Bobby took part in his first competitive race a week ago, and was to have competed Saturday in a motocross race in Walden, N.Y. He usually trained in Jersey City with a group from Bergenfield. But on the day he died, the group’s plans changed and they went instead to the meadowlands in East Rutherford.
They parked in the street, walked about a half-mile into the meadow, then rode alongside the raised railroad tracks. About 6 p.m., Gruber told his son it was windy and cold, that he would head back to the trucks, that the others could join him later.
He was a good distance ahead when Bobby came up, wanting to take his father to the trucks.
“Dad, let me ride you on my bike, let me take you partway,” he told his father.

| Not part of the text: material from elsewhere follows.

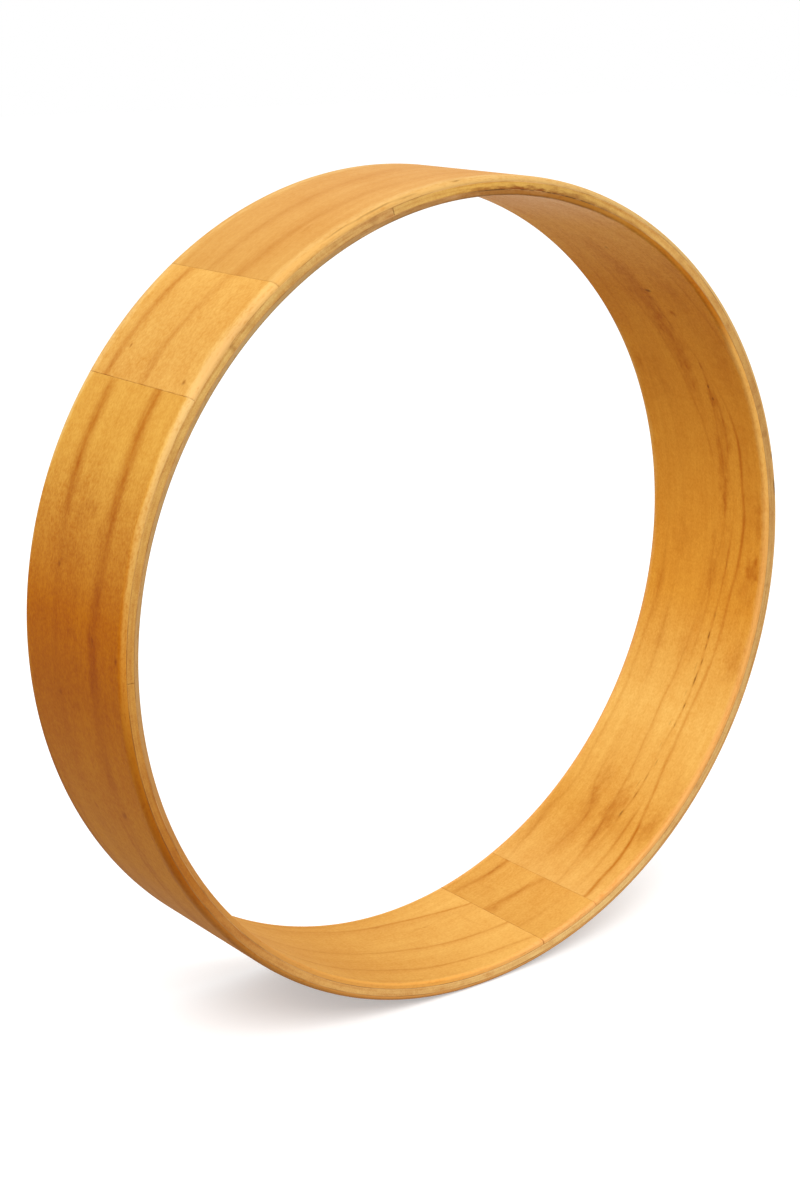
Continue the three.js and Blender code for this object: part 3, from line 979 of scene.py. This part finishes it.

“I never let him ride me on his bike. It’s a small bike and it’s a race bike. It wasn’t good for the bike,” Gruber said. He told his son to go back and join the others, that he would see him later.
Bobby, following two other bikes, would pass his father twice as he rode around practicing.
“He was doing great moves, happy as a lark,” his father said.
Gruber would not see his son alive again. The next time he saw him was in a casket at the Bergenfield funeral home.
Most of the ride alongside the railroad track was dirt, wobbly but safe, he said but at one point, to cross over a culvert on railroad property between the Hackensack River bridge and the Route 3 overpass, he would have to ride close to the tracks. The train, returning to the Hoboken station carrying no passengers, apparently sideswiped the boy.
“It was an extreme coincidence to be in that corner at that time,” Gruber said. “He ended being on top of the culvert at the time, such a brief instant that he was exposed to danger and it happened.”
When asked what they would miss most about Bobby Gruber, one of his friends said they would miss “just being with him.”
Visiting continues today from 2 to 4 and 7 to 9 p.m. Services will be Monday at 10 a.m. at the Teaneck United Methodist Church, with burial in George Washington Memorial Park.
Caption: PHOTO – Bobby Gruber posing proudly with his dirt bike in a family photograph.